Cependant, le « moi-poète » qui réside en Cloutier lui joue des mauvais tours quand il lui laisse la partie belle ; il lui fausse quelque peu l’optique des êtres et des choses. Les acteurs de son drame sont un peu trop idéalisés ; il serait à souhaiter que les êtres fussent tels que les témoins nous les présentent ; que leurs actions soient empreintes de la meme auréole mystique, quelque peu artificielle, qui commande tous leurs gestes. Son optimisme l’empêche peut-être de voir le mal dans le monde ; du moins, il en ennoblit les contours.

Manque de réalisme, alors ? Tout simplement une métaphysique de l’espoir qui nous change des climats de désespérance de tant d’œuvres contemporaines. La naïveté dont sont empreints certains passages vient de la même origine ; on peut même y trouver, malgré l’aboutissement du drame, une certaine contrepartie de la désespérance des romans de Langevin, du climat angoissé de « La Fin des Songes ». Cloutier ne semble pas croire à la méchanceté foncière de l’homme, en l’impossibilité de son salut, ; s’il lui arrive de déchoir, c’est parce que « son individu lui-même a échappé à (son) contrôle ». Il y a en nous des êtres assoiffés de pureté, des êtres assoiffés d’absolu contre lesquels d’autres êtres entrent en lutte pour les étouffer, arrêter leur élan, briser leur action ; mais Cloutier ne pense pas que la victoire doive toujours appartenir aux seconds. Et c’est pour cela qu’à côté du Jean Cherteffe d’« Évadé de la nuit », son François reflète l’optimisme.

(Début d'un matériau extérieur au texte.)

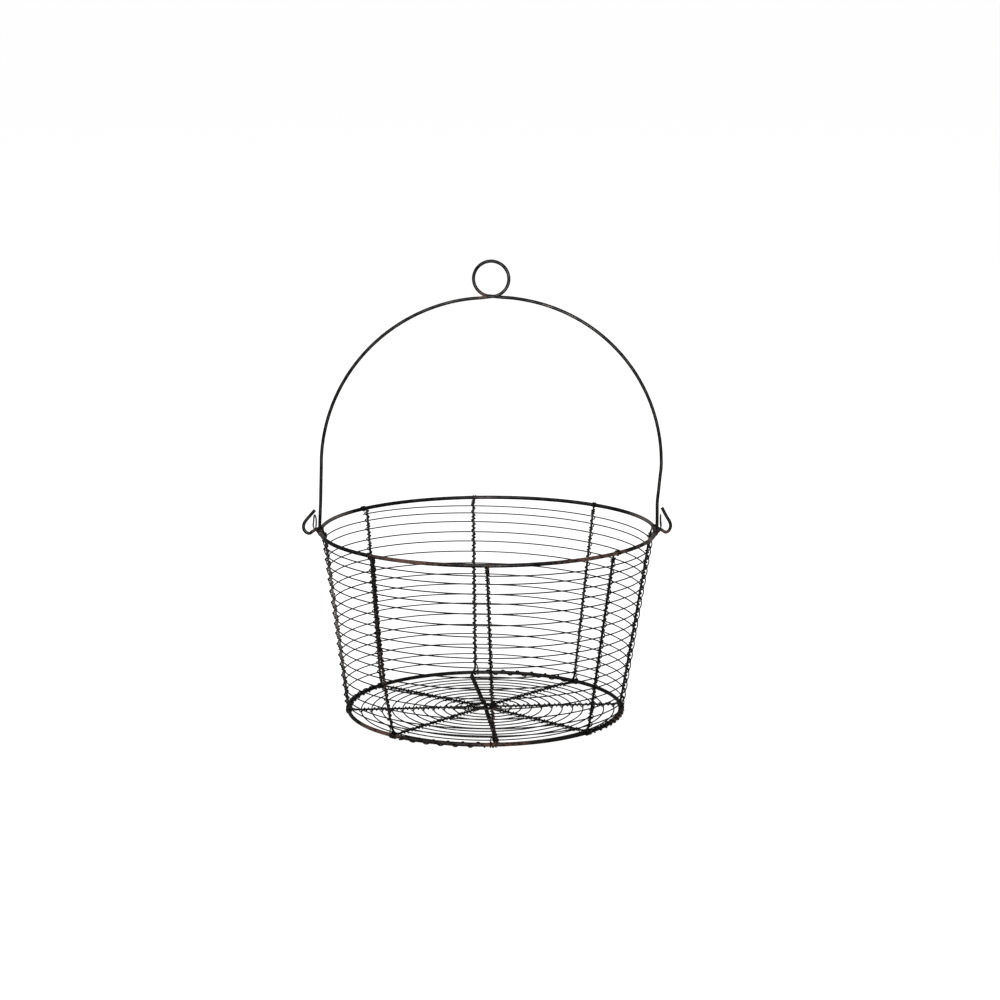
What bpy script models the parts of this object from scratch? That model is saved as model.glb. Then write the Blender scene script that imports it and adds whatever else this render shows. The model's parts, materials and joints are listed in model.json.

Des livres comme ceux de Langevin, d’Elie ou de Cloutier ouvrent à notre roman un champ d’action jusqu’ici inexploré qui peut nous autoriser à croire que l’homme a cessé d’être le grand inconnu de nos lettres.


  1. « Les Témoins » ont obtenu une mention honorable du jury du « Cercle du Livre de France », en 1953.